Essen. . Experten sind sich einig: Der CDU-Politiker ist zurecht über seine Affäre mit einer 16-Jährigen gestolpert. Die Gesellschaft ist zwar toleranter gegenüber ihren Politikern geworden. Eskapaden lassen sich jedoch auch kaum mehr vertuschen.

Der Weltbanker und das Zimmermädchen. Der amerikanische Präsident und die Praktikantin. Sein italienischer Kollege und die minderjährige Prostituierte. Die Liste lässt sich fortsetzen mit Repräsentanten aus aller Welt.

Es sind Männer mit ihren Groupies. Männer, die sich mit Macht und/oder Geld nehmen, was sie wollen. Die schon mal Gerichte beschäftigen und sich doch meist juristisch unbescholten „aus der Affäre“ ziehen.

"Die Macht des einen ist die Ohnmacht des anderen"

Der Fall des aufstrebenden Politikers Christian von Boetticher mutet in diesem Zusammenhang wohl eher provinziell an – und doch, sagt der Sexualwissenschaftler Jakob Pastötter, ließen sich auffällige Parallelen finden. „Für viele Politiker und Spitzenmanager ist es kaum mehr möglich, Menschen als gleichwertiges Ge­genüber wahrzunehmen“, sagt der Professor. Wer sich angewöhnt habe, mit Macht, Intrigen und Beziehungen zum Ziel zu kommen, der handele auch im Privatleben kaum anders. „Die Macht des einen ist die Ohnmacht des anderen“, sagt er.

Pastötter regt sich auf über den Fall Boetticher. Über den Spitzenpolitiker, der über Facebook mit einer Jugendlichen anbandelt, sie überhäuft mit Mails und Kurznachrichten – und sie dann aus Karrieregründen fallen lässt.

Eine Facebook-Affäre als "Liebesbeziehung"?

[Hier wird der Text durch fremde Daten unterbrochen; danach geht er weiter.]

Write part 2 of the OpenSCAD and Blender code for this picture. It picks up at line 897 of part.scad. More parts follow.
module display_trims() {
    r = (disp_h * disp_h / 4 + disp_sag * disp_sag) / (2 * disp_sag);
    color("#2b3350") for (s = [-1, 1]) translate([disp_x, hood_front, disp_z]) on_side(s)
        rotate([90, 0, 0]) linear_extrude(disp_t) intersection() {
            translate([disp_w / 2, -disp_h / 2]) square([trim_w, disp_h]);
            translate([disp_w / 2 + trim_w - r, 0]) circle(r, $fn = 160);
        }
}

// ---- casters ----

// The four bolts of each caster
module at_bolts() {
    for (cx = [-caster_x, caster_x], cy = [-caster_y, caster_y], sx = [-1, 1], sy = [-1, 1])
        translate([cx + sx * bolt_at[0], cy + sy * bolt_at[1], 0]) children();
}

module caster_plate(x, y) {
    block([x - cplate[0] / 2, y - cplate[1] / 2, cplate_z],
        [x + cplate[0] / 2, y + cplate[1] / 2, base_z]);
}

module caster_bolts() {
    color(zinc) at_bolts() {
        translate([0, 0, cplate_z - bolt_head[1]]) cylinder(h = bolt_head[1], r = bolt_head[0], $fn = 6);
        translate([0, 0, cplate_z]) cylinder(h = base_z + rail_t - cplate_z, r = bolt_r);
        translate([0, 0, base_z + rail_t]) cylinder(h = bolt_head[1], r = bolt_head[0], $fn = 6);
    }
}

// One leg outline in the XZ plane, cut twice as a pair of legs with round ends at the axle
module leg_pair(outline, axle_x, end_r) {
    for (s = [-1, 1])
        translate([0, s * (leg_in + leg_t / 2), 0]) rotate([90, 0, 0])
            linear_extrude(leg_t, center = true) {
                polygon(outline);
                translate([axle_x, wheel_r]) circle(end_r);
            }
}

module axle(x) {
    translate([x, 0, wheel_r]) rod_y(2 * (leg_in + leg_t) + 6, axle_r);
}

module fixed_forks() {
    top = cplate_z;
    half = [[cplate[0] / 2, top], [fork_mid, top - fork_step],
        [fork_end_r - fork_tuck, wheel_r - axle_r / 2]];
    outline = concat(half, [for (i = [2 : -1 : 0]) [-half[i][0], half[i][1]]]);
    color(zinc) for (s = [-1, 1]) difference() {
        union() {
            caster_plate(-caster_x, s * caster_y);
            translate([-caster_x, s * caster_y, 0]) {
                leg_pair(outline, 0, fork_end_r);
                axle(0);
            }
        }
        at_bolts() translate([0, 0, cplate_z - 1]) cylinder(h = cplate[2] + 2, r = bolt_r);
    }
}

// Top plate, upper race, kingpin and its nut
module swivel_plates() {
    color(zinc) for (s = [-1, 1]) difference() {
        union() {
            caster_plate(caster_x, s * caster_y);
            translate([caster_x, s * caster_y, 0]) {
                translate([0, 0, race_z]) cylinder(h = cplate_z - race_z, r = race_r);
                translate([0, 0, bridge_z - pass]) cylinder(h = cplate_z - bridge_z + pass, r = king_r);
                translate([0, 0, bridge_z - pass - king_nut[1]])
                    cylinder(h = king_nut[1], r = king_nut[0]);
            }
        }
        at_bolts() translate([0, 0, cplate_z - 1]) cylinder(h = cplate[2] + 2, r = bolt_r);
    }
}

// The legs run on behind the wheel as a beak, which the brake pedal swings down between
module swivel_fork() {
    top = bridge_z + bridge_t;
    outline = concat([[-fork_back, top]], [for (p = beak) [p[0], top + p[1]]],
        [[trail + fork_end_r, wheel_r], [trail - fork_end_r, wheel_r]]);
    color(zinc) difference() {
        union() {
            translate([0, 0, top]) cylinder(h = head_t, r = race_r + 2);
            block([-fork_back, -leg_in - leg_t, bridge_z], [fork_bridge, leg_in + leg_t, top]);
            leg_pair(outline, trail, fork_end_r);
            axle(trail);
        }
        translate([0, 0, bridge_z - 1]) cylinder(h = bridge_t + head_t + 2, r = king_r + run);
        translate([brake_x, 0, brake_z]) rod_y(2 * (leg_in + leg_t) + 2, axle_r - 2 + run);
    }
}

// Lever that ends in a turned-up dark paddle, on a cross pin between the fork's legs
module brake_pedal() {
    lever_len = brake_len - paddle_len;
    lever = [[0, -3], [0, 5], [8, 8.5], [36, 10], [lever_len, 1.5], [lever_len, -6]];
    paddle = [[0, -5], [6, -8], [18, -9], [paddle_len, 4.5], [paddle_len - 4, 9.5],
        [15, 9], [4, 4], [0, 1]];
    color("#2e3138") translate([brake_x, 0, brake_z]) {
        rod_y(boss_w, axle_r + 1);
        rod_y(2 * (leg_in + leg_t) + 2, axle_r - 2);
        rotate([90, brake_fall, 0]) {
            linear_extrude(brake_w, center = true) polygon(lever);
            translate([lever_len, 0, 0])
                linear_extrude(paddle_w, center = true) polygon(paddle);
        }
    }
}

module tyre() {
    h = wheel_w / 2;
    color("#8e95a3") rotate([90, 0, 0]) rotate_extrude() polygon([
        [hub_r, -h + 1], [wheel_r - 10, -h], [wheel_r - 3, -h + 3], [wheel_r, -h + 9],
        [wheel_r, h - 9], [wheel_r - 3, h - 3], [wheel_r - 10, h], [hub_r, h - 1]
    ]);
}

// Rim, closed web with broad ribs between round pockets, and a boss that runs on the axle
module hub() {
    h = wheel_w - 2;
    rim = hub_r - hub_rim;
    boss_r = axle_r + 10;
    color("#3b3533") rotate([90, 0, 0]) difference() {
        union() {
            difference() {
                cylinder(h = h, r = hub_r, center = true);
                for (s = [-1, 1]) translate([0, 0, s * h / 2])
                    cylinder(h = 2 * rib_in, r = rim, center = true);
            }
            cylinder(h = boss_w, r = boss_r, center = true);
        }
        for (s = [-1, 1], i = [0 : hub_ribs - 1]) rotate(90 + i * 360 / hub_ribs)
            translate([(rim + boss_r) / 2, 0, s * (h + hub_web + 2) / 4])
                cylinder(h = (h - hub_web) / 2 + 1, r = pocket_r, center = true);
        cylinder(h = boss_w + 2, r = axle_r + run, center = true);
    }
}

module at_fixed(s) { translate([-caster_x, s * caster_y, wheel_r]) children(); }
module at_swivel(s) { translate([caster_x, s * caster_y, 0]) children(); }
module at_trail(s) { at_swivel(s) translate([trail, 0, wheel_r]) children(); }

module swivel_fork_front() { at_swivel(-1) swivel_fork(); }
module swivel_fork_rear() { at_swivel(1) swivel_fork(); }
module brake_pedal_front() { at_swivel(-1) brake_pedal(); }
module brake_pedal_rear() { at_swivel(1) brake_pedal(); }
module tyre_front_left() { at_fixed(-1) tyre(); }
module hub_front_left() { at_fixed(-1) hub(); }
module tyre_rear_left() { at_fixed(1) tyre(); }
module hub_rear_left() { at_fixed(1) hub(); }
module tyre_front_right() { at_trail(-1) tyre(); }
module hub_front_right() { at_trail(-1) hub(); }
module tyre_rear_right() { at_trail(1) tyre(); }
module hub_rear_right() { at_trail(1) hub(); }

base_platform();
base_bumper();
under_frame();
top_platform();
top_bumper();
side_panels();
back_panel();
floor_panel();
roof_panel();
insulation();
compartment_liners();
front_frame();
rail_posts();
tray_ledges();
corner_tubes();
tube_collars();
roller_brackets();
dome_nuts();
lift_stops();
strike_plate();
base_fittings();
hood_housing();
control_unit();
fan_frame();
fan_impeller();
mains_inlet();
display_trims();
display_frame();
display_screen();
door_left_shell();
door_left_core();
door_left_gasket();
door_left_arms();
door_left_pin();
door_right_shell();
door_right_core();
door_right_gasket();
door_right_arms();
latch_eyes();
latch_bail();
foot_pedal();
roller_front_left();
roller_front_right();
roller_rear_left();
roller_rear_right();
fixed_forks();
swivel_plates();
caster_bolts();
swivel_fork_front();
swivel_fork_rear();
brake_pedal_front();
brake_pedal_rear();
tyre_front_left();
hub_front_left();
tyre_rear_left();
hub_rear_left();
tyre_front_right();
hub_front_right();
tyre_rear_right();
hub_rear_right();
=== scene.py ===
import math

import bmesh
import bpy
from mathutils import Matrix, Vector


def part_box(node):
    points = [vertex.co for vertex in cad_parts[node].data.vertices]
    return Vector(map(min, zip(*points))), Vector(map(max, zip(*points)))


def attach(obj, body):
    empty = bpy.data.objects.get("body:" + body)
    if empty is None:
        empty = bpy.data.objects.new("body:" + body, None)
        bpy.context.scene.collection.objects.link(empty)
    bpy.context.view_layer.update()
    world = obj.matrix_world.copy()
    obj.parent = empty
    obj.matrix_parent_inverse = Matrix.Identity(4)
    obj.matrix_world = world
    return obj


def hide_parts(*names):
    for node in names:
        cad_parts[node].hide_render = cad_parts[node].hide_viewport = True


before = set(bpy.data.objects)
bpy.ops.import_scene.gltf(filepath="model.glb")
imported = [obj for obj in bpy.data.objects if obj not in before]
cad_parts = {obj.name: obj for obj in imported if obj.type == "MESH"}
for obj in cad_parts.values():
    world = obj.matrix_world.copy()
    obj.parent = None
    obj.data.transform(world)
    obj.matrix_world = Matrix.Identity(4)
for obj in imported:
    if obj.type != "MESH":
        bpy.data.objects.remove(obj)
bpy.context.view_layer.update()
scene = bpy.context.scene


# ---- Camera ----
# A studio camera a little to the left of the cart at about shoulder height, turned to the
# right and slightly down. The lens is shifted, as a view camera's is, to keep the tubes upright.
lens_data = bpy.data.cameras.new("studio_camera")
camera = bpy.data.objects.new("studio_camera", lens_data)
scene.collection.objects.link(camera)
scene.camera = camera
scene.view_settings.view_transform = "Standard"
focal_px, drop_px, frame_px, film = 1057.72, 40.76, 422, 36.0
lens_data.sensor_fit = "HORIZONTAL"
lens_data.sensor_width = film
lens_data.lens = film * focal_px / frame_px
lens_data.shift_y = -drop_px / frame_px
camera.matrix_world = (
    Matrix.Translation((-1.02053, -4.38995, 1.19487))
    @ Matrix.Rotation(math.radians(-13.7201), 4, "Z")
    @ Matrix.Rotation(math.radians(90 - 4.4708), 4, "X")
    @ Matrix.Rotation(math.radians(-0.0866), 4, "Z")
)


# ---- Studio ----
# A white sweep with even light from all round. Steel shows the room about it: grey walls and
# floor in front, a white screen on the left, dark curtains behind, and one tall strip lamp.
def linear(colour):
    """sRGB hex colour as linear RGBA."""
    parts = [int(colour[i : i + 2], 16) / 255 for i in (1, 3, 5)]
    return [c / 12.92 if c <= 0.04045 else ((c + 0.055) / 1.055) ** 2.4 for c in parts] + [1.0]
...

Das Internet sei ideal für den Aufbau solcher Beziehungen. „Man kann im Netz ganz wunderbar verführen“, sagt der Wissenschaftler. Ob man schwitze, hungrig oder müde sei – das werde im Netz nicht sichtbar. „Es ist ideal für Medienpersönlichkeiten.“

Unglaublich sei, dass von Boetticher die Facebook-Affäre als „Liebesbeziehung“ beschreibe. „Wenn er so spricht, dann weiß er nicht, was wahre Liebe samt ihrer Verantwortung füreinander bedeutet“, sagt Pastötter.

Trennung aus Angst um die Karriere

Dass von Boetticher die Beziehung aus Angst, sie könne die Karriere gefährden, beendete, ist auch für den Politikexperten Ulrich von Alemann besonders verwerflich: „Von Boetticher hatte also durchaus das Bewusstsein darüber, dass die Beziehung nicht in Ordnung ist.“ Der Kieler Politiker habe mit dem 16-jährigen Mädchen eine Grenze überschritten, und darüber sei er zurecht gestolpert.

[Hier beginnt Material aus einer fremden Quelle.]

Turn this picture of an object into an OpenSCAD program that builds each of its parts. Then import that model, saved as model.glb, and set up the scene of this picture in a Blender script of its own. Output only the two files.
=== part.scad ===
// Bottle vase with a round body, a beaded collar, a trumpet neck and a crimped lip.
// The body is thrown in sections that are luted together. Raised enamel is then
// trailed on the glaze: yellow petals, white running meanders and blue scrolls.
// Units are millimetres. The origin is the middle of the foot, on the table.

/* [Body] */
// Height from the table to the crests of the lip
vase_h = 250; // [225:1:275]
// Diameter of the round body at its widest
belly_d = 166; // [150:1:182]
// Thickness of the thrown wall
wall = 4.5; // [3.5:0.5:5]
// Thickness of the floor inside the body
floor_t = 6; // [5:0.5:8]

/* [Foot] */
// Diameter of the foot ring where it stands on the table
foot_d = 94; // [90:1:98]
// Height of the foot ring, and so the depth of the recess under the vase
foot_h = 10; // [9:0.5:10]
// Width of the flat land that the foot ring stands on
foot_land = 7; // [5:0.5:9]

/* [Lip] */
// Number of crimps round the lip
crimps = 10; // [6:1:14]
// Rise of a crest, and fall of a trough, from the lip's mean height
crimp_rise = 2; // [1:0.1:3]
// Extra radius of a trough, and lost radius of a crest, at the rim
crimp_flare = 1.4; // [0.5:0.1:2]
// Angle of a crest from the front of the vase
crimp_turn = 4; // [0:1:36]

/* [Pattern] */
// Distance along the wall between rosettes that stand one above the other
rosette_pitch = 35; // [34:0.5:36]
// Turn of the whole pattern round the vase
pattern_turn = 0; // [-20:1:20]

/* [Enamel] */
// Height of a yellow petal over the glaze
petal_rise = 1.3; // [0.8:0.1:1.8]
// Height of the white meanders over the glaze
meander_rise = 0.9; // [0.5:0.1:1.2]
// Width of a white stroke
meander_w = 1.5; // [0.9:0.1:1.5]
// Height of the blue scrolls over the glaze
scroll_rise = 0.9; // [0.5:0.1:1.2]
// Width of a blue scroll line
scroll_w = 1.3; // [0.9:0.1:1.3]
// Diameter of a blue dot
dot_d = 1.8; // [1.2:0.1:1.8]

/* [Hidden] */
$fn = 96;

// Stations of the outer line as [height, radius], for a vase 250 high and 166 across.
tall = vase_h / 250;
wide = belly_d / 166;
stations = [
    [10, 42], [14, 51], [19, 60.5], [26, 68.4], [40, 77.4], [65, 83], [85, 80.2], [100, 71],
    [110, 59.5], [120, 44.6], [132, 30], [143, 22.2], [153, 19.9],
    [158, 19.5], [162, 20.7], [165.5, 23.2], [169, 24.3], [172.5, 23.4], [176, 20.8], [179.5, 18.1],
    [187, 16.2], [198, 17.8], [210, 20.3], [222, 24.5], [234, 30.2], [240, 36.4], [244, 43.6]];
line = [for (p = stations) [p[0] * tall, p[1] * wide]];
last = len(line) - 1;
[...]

So eindeutig diese Affäre abgelehnt wird: Auf der anderen Seite seien inzwischen die Wähler viel toleranter bei der Bewertung des Liebeslebens der Spitzenpolitiker. So habe selbst die konservative CSU-Klientel Horst Seehofer den Seitensprung verziehen, aus dem sogar ein Kind hervorging. Auch die Scheidung des Bundespräsidenten Christian Wulf, der in einer Patchwork-Familie lebt, sei inzwischen akzeptiert – „in den USA ist ein geschiedener Präsident nicht vorstellbar“, sagt von Alemann.

Schürzenjäger Strauß

Dass die Gesellschaft toleranter mit Sexualität und unterschiedlichen Lebensformen umgeht – dafür gibt es viele Belege. SPD-Mann Klaus Wowereit etwa, der noch als Regierender Bürgermeister in Berlin die Geschäfte führt, machte sich mit dem Satz: „Ich bin schwul – und das ist gut so“ zur Legende. Auch der ehemalige Erste Bürgermeister in Hamburg, Ole von Beust (CDU), stolperte nicht über seine Homosexualität. Zurück trat er allerdings nach einer verlorenen Volksabstimmung über die Reform des Schulsystems – und kurz bevor das jugendliche Alter seines Partners (19) bekannt wurde.

Politiker dürfen sich durchaus mehr erlauben. Die Kehrseite: Affären, wie sie ein als „Schürzenjäger“ verschriener Willy Brandt auslebte oder auch ein Franz Josef Strauß, der Anfang der 70er-Jahre Kontakte zum New Yorker Prostituiertenmilieu hatte, bleiben heute nicht mehr im Verborgenen.

Was bekannt ist, wird häufiger als früher auch berichtet. Bisweilen schonungslos.